8. Personal Reflection: Nostalgia, Growth, and What We Did
Watching the requel felt deeply personal to me. As someone who first read Duncan’s book as a little girl, I saw echoes of the guilt that haunted the teens, but I also felt a longing for more: more risk, more insight, more emotional weight. The movie reminds me that the past is not static — that the choices we made long ago still ripple.
I also felt a pang of disappointment: the requel could have leaned harder into its thematic ambitions. The commentary on privilege, power, and forgotten trauma is tantalizing, but I wished it had more teeth. That said, the legacy aspects — revisiting Julie and Ray, honoring their survival — gave me a bittersweet satisfaction.
As for Pike, I recognized his ghost in the letters, in the secrecy, in the twisted sense that someone is punishing you for what you thought you buried. The requel doesn’t copy Chain Letter; it dialogues with it, acknowledging its influence even as it reclaims the original narrative.

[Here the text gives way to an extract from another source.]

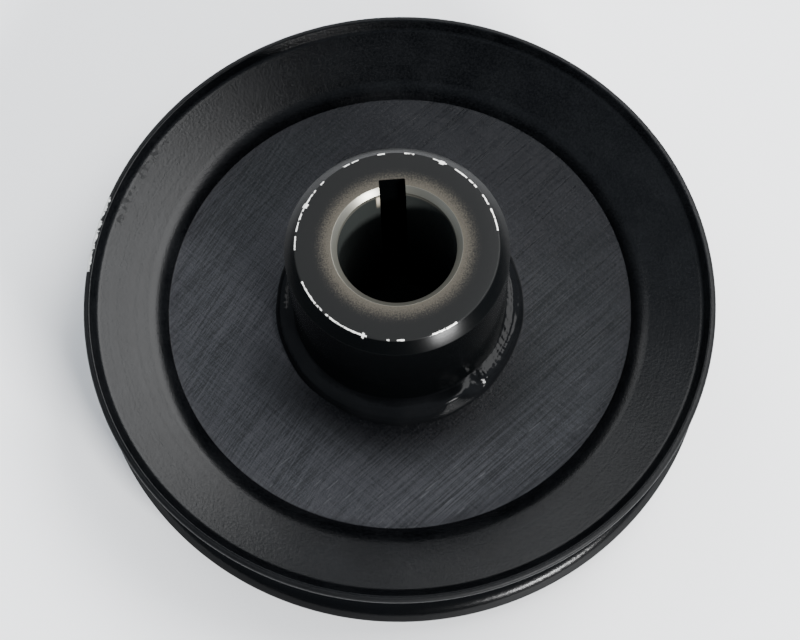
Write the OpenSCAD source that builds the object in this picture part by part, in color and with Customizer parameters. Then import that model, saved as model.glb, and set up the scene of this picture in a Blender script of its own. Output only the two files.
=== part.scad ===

9. Verdict: A Mixed But Meaningful Legacy
Ultimately, I Know What You Did Last Summer (2025) is not a perfect film. It struggles with pacing, tone, and ambition, and some of its thematic threads feel half-baked. Critics have noted that it leans heavily on nostalgia and doesn’t always justify its existence beyond fan service. But it is meaningful. As a requel, it succeeds in honoring its roots — the novel, the original film, the emotional core — while attempting to say something new about history, grief, and the price of secrecy. For me, it’s not just another slasher: it’s a reckoning. If you loved Duncan’s book for its moral weight, or Pike’s Chain Letter for its psychological chill, or the original 1997 movie for its hook-laden thrills, there is something here to chew on. The new IKWYDLS may not rewrite the past, but it asks us to consider how much of that past we carry — and whether ghosts ever truly let go.